Marcus Claudius Fronto (killed in battle AD 170) was a Roman senator and Consul, and a general in the Imperial Roman army during the reigns of emperors Antoninus Pius (r.138-61) and Marcus Aurelius (r. 161-80).
Despite his important military role under Marcus Aurelius, Fronto's existence is only known from two inscriptions, both of which contain a summary of his career:
The lack of mention of Fronto in surviving literary sources for this period is unsurprising, as they are extremely sparse and fragmentary.
Nothing is known about Fronto's early life except that his family originated in Asia Minor and that his father, Tiberius Claudius Fronto, was a Roman senator. Fronto was thus born into the ordo senatorius ("senatorial order"), the highly privileged and wealthy elite of some 600 families which filled most of the major civilian and military posts in the empire. Fronto pursued a typical senatorial cursus honorum (public-service career), a mix of civilian and military posts.
In the civic sphere, Fronto, in his early 20's, served a traditional term as one of the decemviri stlitibus iudicandis ("Committee of Ten charged with adjudicating legal disputes"), a judicial body. He entered the Senate by the normal route, as one of 20 candidates elected by senators as quaestors each year (for which the minimum age was 25). He then served as curule aedile ab actis senatus (in charge of drafting senatorial decrees) and praetor. The culmination of his civilian career was election in 165 or 166 as Suffect Consul.
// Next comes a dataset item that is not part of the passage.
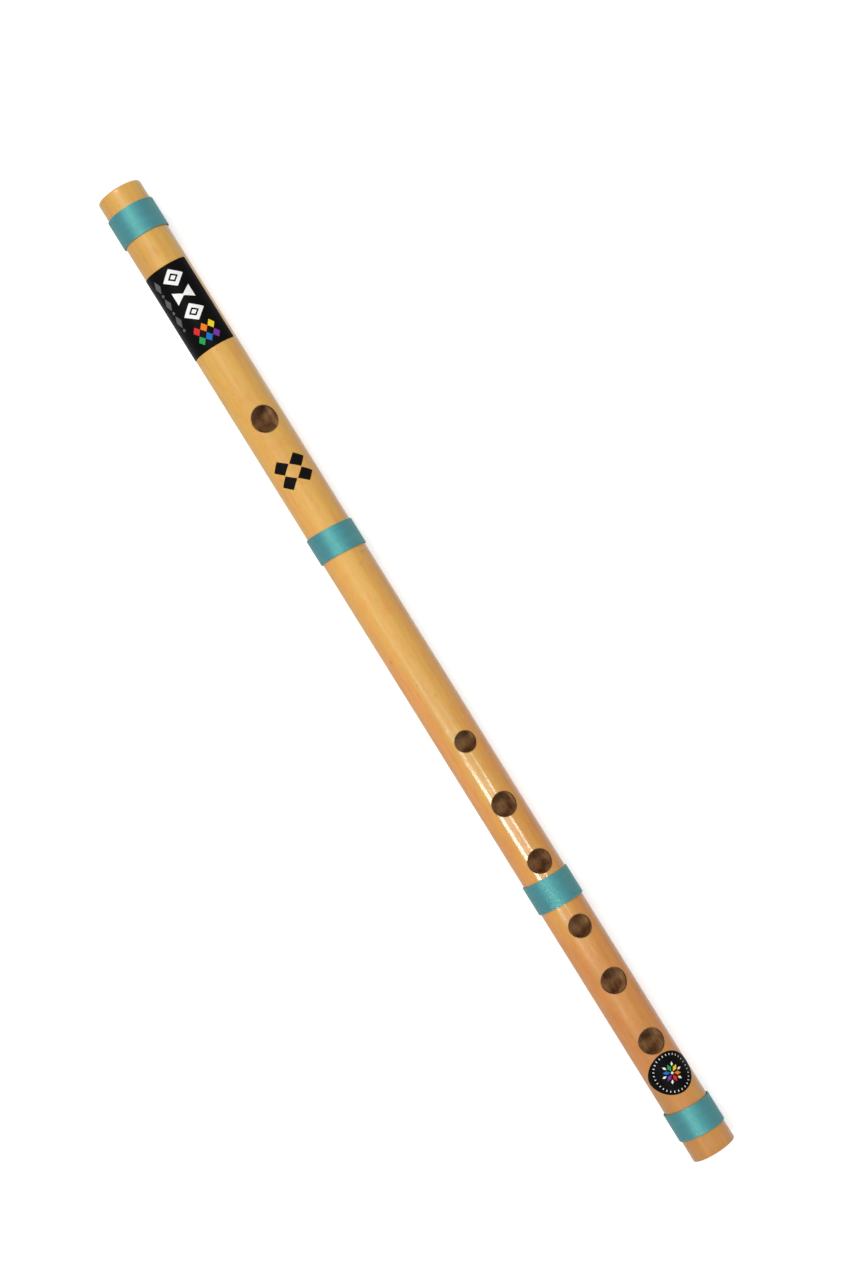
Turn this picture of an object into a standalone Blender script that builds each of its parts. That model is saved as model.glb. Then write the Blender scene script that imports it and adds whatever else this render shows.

(NB: These posts were the old magistracies, one-year executive posts of the Roman Republic. In the imperial era, the posts survived due to the official fiction that the state remained a republic, but their function was limited to the administration of the City of Rome. Nevertheless, they remained crucial to career advancement, as they determined seniority in the Senate and eligibility to provincial governorships. The latter were reserved for senators of praetorian rank i.e. those who had held the post of praetor).